The chances are that the Hitler Stalin seesaw of pressure and counter-pressure will come to a precarious halt somewhere be tween those two points. Hitler will not press so far as to make hostilities necessary. Stalin will not hold out so long as to force Hitler’s armed hand.
Our guess of the outcome is a new economic agreement giving important advantages to the Nazis. The military clash, which we deem inevitable, will be postponed until Hitler has settled accounts with Britain.
Such an accord would leave the Soviet Union even more perilously exposed than before to eventual attack and destruction. Every step of Stalin’s designed to shield the Soviet Union from involvement and attack has only succeeded in increasing the Soviet Union’s peril.
Thus it becomes ever more plain: Stalin and his clique of bureaucratic leeches are incapable of assuring the defense of the Soviet Union against imperialist attack.

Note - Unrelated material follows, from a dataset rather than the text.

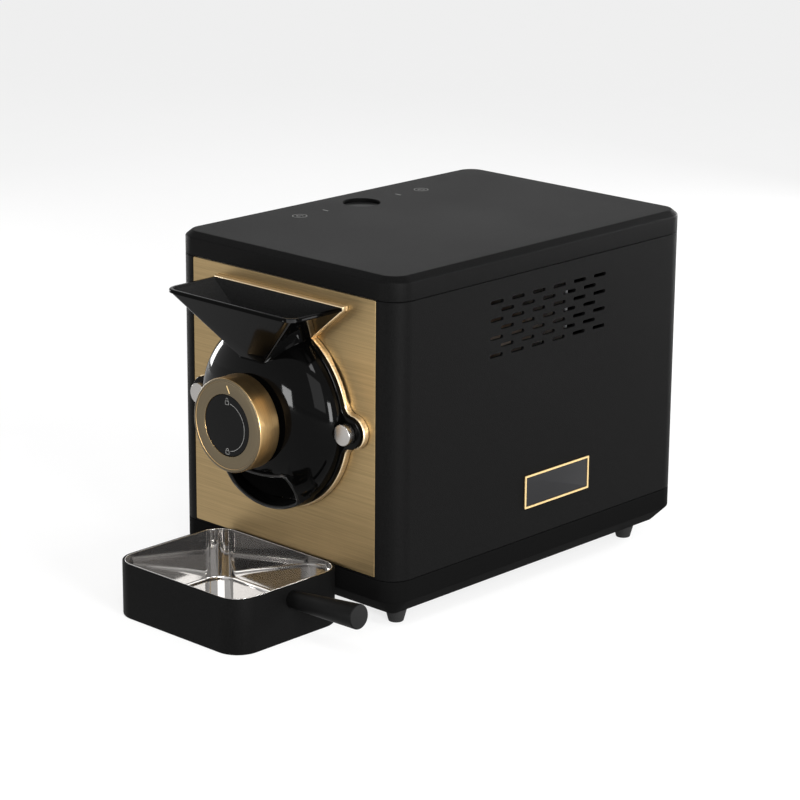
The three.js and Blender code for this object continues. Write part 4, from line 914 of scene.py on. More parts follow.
class ROASTER_OT_casing(Operator):
    """Build the casing, the lid and the base"""

    bl_idname = "roaster.casing"
    bl_label = "Casing"

    def execute(self, context):
        made = finishes()
        edge = context.scene.roaster_edges
        ease = edge.casing_edge / MM
        wall = [(ease, CASING_LOW_Z), (0, CASING_LOW_Z + ease),
                (0, CASING_TOP_Z - ease), (ease, CASING_TOP_Z)]
        casing = body_tower(wall).made("casing")
        top = CASING_TOP_Z + OVERRUN
        window = block((-WINDOW_HALF, -OVERRUN, WINDOW_Z), (WINDOW_HALF, DEPTH + OVERRUN, top))
        inner = body_tower([(CASING_WALL, CASING_LOW_Z - OVERRUN), (CASING_WALL, top)])
        cut(casing, inner, window, slots(), slots().mirrored())
        tabs = Form()
        for side in (1, -1):
            for z in REAR_SCREW_Z:
                tab = block(
                    (TAB_X[0], TAB_Y[0], z - TAB_HALF_Z), (TAB_X[1], TAB_Y[1], z + TAB_HALF_Z))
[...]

Stalin, by destroying the revolutionary movements in Western Europe and in Asia in the decade preceding the war, cut the Workers’ State off from the only reliable allies it could have. By throwing in his lot with Hitler, he alienated what was left of the sympathy and support of anti-Fascist masses all over the world. By surrendering now, step by step, to Hitler’s demands, he hastens the day of reckoning between the Soviet Union and the imperialist world, represented by the Nazis.
Advanced workers will hold ever more staunchly to the two basic principles of their attitude toward the Soviet Union: to carry on the struggle against Stalin with a view to restoring the democratic power of the Soviets and freeing the Soviet working class from the incubus of the bureaucracy – but at the same time to fight in defense of the Workers’ State against any imperialist assault.